The obligations of the Company to the Buyer hereunder are subject to
the satisfaction of each of the following conditions, provided that these
conditions are for the Company's sole benefit and may be waived by the Company
at any time in its sole discretion by providing the Buyer with prior written
notice thereof:
(a) The Buyer shall have executed this Agreement and delivered
the same to the Company.
(b) The Buyer shall have delivered to the Company the
Conversion Notice.
(c) The representations and warranties of the Buyer shall be
true and correct in all material respects (except for those
representations and warranties that are qualified by materiality or
Material Adverse Effect, which shall be true and correct in all respects)
as of the date when made and as of the Closing Date as though made at that
time (except for representations and warranties that speak as of a
specific date).
(7) CONDITIONS TO BUYER'S OBLIGATIONS HEREUNDER.

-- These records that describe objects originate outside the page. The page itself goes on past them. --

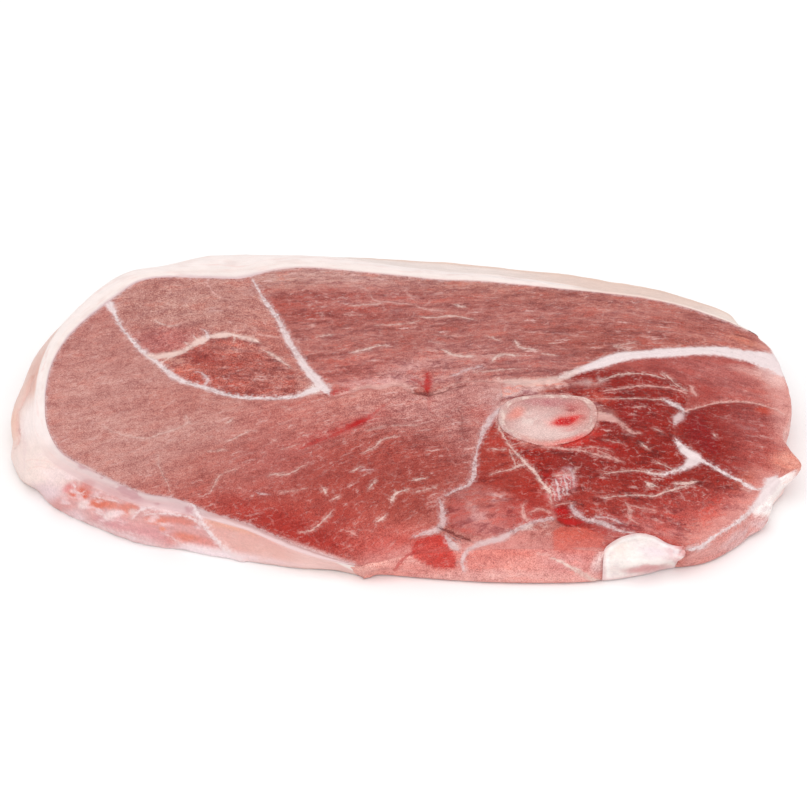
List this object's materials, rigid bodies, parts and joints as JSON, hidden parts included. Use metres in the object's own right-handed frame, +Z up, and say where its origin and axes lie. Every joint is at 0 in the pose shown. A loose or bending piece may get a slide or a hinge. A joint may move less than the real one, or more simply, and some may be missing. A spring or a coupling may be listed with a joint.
{
  "type": "raw pork leg steak",
  "caption": "Thick raw bone-in slice of pork leg lying flat: several lean muscles round a sawn femur, with skin-side fat along one end and the far side.",
  "frame": {"origin": "middle of the slice's footprint, on the surface it lies on", "axes": "+X along the long way of the slice, towards the end with the bone; +Y towards the skin side; +Z up through its thickness"},
  "size_m": [0.2308, 0.1494, 0.0151],
  "materials": {
    "lean": "moist raw meat with fibres and thin white seams",
    "fat": "smooth pale fat with a cream skin",
    "bone": "sawn, slightly translucent",
    "marrow": "moist, fine spongy grain"
  },
  "bodies": {
    "root": {"lean": "lean", "fat_cap": "fat", "fat_pad": "fat", "bone": "bone", "marrow": "marrow"}
  },
  "joints": []
}
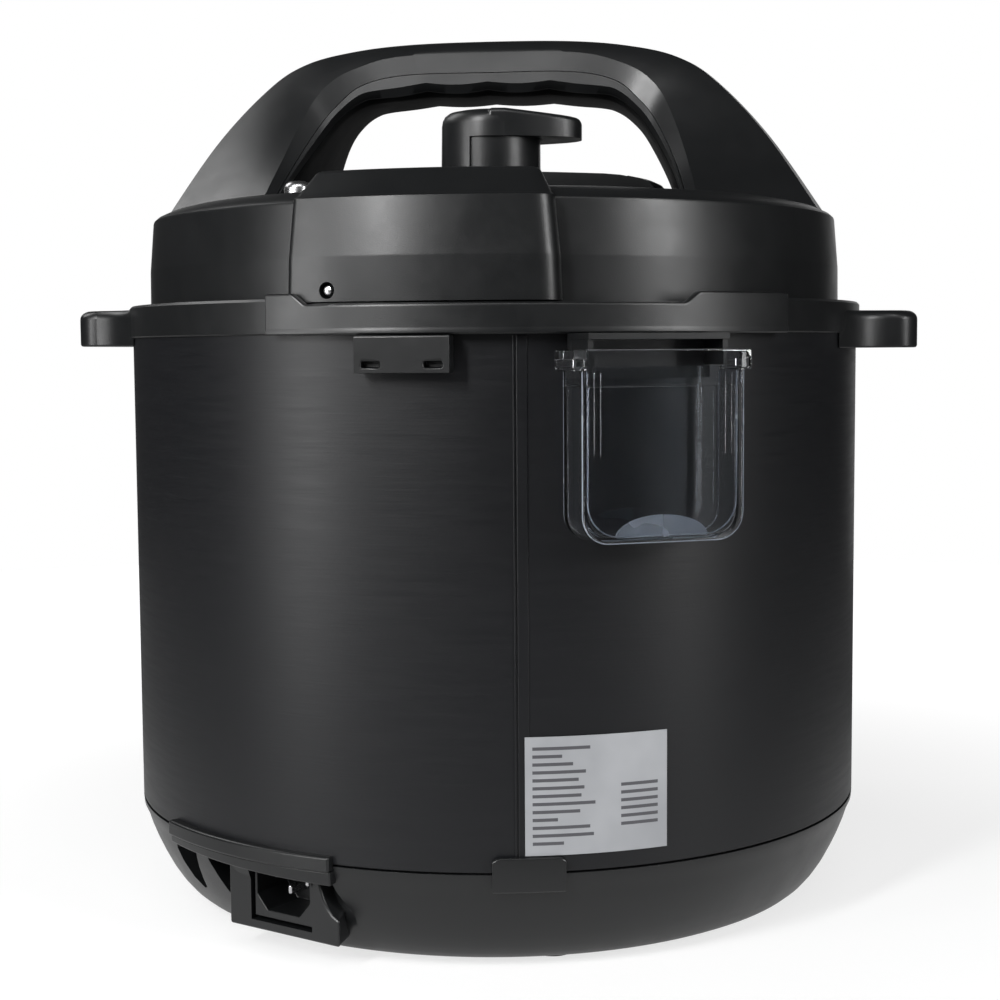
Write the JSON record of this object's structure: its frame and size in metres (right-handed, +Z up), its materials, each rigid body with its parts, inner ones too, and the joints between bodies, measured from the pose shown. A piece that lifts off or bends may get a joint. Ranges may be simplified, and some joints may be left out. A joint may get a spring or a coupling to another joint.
{
  "type": "electric pressure cooker",
  "caption": "Black electric pressure cooker: round body, twist-lock lid with arched handle, steam valve knob, clear drip cup and rear power inlet.",
  "frame": {"origin": "on the pot's axis, at the level the feet stand on", "axes": "+Z up; +X towards one carrying ear; +Y towards the rear, with the power inlet and drip cup; the control panel faces -Y"},
  "size_m": [0.327, 0.3246, 0.3324],
  "materials": {
    "black_plastic": "satin black moulded polypropylene with fine spark-eroded grain",
    "shell_paint": "satin black powder coat on sheet steel",
    "label_foil": "silver foil sticker",
    "aluminium": "plain spun or cast",
    "steel": "brushed stainless",
    "circuit_board": "green solder mask",
    "brass": "bright",
    "foot_rubber": "matt",
    "panel_gloss": "gloss",
    "silicone": "translucent white silicone",
    "clear_cup": "clear polycarbonate",
    "button_plastic": "satin grey"
  },
  "bodies": {
    "housing": {"base_shell": "black_plastic", "body_shell": "shell_paint", "rear_clip": "black_plastic", "inlet_visor": "black_plastic", "rim_collar": "black_plastic", "rear_rim_guard": "black_plastic", "slotted_block": "black_plastic", "cup_bracket": "black_plastic", "label_plate": "label_foil", "outer_pot": "aluminium", "heating_plate": "aluminium", "sensor_bracket": "steel", "sensor_spring": "steel", "pressure_switch": "black_plastic", "thermal_fuse": "steel", "power_board": "circuit_board", "control_board": "circuit_board", "power_inlet": "black_plastic", "inlet_pin_1": "brass", "inlet_pin_2": "brass", "inlet_pin_3": "brass", "base_screw_1": "steel", "base_screw_2": "steel", "base_screw_3": "steel", "foot_1": "foot_rubber", "foot_2": "foot_rubber", "foot_3": "foot_rubber", "foot_4": "foot_rubber", "control_panel": "black_plastic", "display_window": "panel_gloss"},
    "sensor": {"temperature_sensor": "aluminium"},
    "pot": {"inner_pot": "steel"},
    "cup": {"condensation_cup": "clear_cup"},
    "lid_carrier": {"lid_interlock_slider": "black_plastic"},
    "lid": {"lid_cover": "black_plastic", "handle_top": "black_plastic", "handle_grip": "black_plastic", "valve_housing": "black_plastic", "central_dome": "black_plastic", "lid_stud": "steel", "lid_plate": "steel", "lid_nut": "steel", "sealing_ring": "silicone", "ring_rack": "steel", "anti_block_shield": "steel", "exhaust_stem": "steel"},
    "knob": {"steam_valve_knob": "black_plastic"},
    "float": {"float_valve": "steel", "float_seal": "silicone"},
    "button_soup": {"button_soup": "button_plastic"},
    "button_rice": {"button_rice": "button_plastic"},
    "button_meat": {"button_meat": "button_plastic"},
    "button_keep_warm": {"button_keep_warm": "button_plastic"},
    "button_plus": {"button_plus": "button_plastic"},
    "button_minus": {"button_minus": "button_plastic"},
    "button_start": {"button_start": "button_plastic"},
    "button_cancel": {"button_cancel": "button_plastic"}
  },
  "joints": [
    {"name": "sensor_press", "type": "slide", "parent": "housing", "child": "sensor", "axis": [0, 0, -1], "range_m": [0, 0.003], "stiffness_N_per_m": 400, "springref_m": -0.003, "deforming": ["sensor_spring"]},
    {"name": "lid_turn", "type": "hinge", "parent": "housing", "child": "lid_carrier", "pos_m": [0, 0, 0.214], "axis": [0, 0, 1], "range_deg": [0, 30]},
    {"name": "lid_lift", "type": "slide", "parent": "lid_carrier", "child": "lid", "axis": [0, 0, 1], "range_m": [0, 0.4]},
    {"name": "pot_lift", "type": "slide", "parent": "housing", "child": "pot", "axis": [0, 0, 1], "range_m": [0, 0.18]},
    {"name": "cup_slide", "type": "slide", "parent": "housing", "child": "cup", "axis": [-0.4226, 0.9063, 0], "range_m": [0, 0.05]},
    {"name": "knob_turn", "type": "hinge", "parent": "lid", "child": "knob", "pos_m": [-0.008, 0.0775, 0.28], "axis": [0, 0, 1], "range_deg": [0, 45]},
    {"name": "float_rise", "type": "slide", "parent": "lid", "child": "float", "axis": [0, 0, 1], "range_m": [0, 0.0048]},
    {"name": "button_soup_press", "type": "slide", "parent": "housing", "child": "button_soup", "axis": [0, 1, 0], "range_m": [0, 0.0008], "stiffness_N_per_m": 900, "springref_m": -0.0005},
    {"name": "button_rice_press", "type": "slide", "parent": "housing", "child": "button_rice", "axis": [0, 1, 0], "range_m": [0, 0.0008], "stiffness_N_per_m": 900, "springref_m": -0.0005},
    {"name": "button_meat_press", "type": "slide", "parent": "housing", "child": "button_meat", "axis": [0, 1, 0], "range_m": [0, 0.0008], "stiffness_N_per_m": 900, "springref_m": -0.0005},
    {"name": "button_keep_warm_press", "type": "slide", "parent": "housing", "child": "button_keep_warm", "axis": [0, 1, 0], "range_m": [0, 0.0008], "stiffness_N_per_m": 900, "springref_m": -0.0005},
    {"name": "button_plus_press", "type": "slide", "parent": "housing", "child": "button_plus", "axis": [0, 1, 0], "range_m": [0, 0.0008], "stiffness_N_per_m": 900, "springref_m": -0.0005},
    {"name": "button_minus_press", "type": "slide", "parent": "housing", "child": "button_minus", "axis": [0, 1, 0], "range_m": [0, 0.0008], "stiffness_N_per_m": 900, "springref_m": -0.0005},
    {"name": "button_start_press", "type": "slide", "parent": "housing", "child": "button_start", "axis": [0, 1, 0], "range_m": [0, 0.0008], "stiffness_N_per_m": 900, "springref_m": -0.0005},
    {"name": "button_cancel_press", "type": "slide", "parent": "housing", "child": "button_cancel", "axis": [0, 1, 0], "range_m": [0, 0.0008], "stiffness_N_per_m": 900, "springref_m": -0.0005}
  ],
  "couplings": [
    {"joint": "pot_lift", "follows": "lid_lift", "ratio": 0.45}
  ]
}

The obligations of the Buyer hereunder are subject to the
satisfaction of each of the following conditions, provided that these conditions
are for the Buyer's sole benefit and may be waived by the Buyer at any time in
its sole discretion by providing the Company with prior written notice thereof:
(a) The Company shall have executed this Agreement and
delivered the same to the Buyer.
(b) The Company shall have, contemporaneously with the
Closing, delivered (or shall have its transfer agent deliver) to the Buyer
a facsimile copy of the Waiver Shares and Conversion Shares that will be
delivered to the Buyer within 48 hours after Closing.
(c) The representations and warranties of the Company under
this Agreement shall be true and correct in all material respects (except
for those representations and warranties that are qualified by materiality
or Material Adverse Effect, which shall be true and correct in all
respects) as of the date when made and as of the Closing Date as though
made at that time (except for representations and warranties that speak as
of a specific date) and the Company shall have performed, satisfied and
complied in all material respects with the covenants, agreements and
conditions required by this Agreement to be performed, satisfied or
complied with by the Company at or prior to the Closing Date and no
Default or Event of Default shall have occurred and be continuing on the
date hereof either immediately before or after giving effect to this
Agreement in accordance with its terms.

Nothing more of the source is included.